What to produce
Out of the lines below, please list those that hold the string "rigid".

Extracted information
·····

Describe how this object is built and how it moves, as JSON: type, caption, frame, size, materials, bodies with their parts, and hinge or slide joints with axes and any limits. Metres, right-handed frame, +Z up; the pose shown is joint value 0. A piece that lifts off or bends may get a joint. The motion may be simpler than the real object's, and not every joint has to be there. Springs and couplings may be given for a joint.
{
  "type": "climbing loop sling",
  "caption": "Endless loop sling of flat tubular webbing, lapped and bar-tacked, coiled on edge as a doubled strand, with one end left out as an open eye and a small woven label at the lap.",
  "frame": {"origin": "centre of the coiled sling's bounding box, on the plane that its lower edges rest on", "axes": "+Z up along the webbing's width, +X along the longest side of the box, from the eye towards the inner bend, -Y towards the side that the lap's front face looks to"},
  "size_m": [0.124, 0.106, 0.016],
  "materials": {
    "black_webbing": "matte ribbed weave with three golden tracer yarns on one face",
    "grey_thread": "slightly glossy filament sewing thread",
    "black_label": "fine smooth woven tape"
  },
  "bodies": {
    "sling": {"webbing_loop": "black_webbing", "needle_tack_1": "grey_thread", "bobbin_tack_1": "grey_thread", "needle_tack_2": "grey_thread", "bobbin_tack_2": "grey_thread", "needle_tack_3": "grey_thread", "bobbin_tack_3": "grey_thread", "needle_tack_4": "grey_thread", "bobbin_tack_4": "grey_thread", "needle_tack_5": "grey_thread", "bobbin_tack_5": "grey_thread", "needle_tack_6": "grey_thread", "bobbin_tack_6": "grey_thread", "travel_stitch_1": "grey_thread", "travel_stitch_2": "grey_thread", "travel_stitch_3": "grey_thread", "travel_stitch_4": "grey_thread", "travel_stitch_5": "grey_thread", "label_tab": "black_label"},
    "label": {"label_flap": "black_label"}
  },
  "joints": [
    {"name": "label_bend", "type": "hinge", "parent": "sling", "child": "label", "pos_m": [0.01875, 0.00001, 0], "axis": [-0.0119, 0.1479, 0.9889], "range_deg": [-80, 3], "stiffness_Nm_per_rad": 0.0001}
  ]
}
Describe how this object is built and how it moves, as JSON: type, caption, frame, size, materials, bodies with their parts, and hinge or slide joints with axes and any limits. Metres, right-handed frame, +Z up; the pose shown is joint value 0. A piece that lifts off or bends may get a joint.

·····

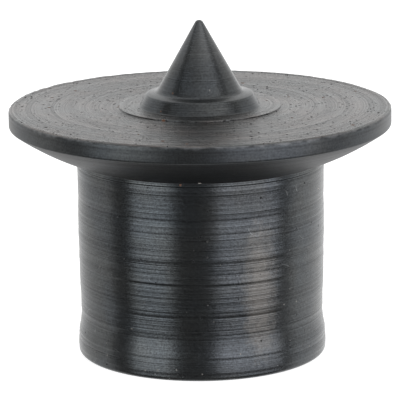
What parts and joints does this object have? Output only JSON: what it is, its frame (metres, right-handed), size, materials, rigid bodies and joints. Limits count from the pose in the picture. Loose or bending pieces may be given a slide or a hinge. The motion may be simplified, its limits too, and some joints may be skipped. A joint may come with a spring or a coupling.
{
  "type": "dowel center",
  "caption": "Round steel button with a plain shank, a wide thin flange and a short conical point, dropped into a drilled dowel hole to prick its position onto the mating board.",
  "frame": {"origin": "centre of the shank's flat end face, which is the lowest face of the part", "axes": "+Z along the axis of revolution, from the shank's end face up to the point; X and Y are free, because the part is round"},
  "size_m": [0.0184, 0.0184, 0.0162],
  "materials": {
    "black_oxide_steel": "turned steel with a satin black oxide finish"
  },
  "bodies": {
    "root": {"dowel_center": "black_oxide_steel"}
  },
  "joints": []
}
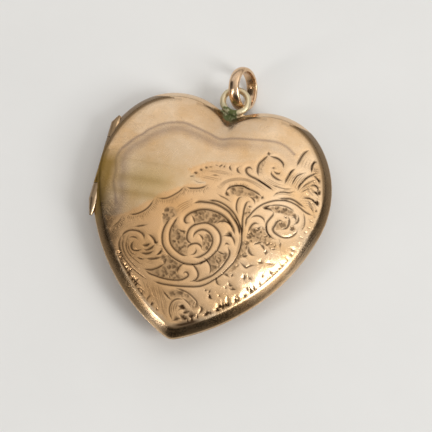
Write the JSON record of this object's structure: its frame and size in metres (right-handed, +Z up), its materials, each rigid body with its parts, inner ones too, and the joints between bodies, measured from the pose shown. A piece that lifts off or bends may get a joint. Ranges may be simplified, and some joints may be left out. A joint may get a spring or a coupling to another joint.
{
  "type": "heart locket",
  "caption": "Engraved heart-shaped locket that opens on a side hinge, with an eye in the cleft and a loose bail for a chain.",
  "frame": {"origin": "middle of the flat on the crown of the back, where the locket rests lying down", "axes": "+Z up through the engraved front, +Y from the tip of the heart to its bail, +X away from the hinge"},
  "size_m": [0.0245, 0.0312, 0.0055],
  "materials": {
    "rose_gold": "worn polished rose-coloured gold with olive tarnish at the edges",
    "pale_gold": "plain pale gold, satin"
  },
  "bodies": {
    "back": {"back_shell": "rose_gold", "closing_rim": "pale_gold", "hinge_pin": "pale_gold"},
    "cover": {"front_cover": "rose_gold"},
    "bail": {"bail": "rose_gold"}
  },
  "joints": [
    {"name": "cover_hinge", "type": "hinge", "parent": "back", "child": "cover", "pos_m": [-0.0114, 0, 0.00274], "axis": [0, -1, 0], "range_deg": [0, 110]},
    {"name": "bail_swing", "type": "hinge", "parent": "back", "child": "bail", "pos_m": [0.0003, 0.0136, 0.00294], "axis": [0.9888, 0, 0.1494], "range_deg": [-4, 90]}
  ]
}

·····

Solution to this task
What parts and joints does this object have? Output only JSON: what it is, its frame (metres, right-handed), size, materials, rigid bodies and joints. Limits count from the pose in the picture. Loose or bending pieces may be given a slide or a hinge. The motion may be simplified, its limits too, and some joints may be skipped. A joint may come with a spring or a coupling.
Write the JSON record of this object's structure: its frame and size in metres (right-handed, +Z up), its materials, each rigid body with its parts, inner ones too, and the joints between bodies, measured from the pose shown. A piece that lifts off or bends may get a joint. Ranges may be simplified, and some joints may be left out. A joint may get a spring or a coupling to another joint.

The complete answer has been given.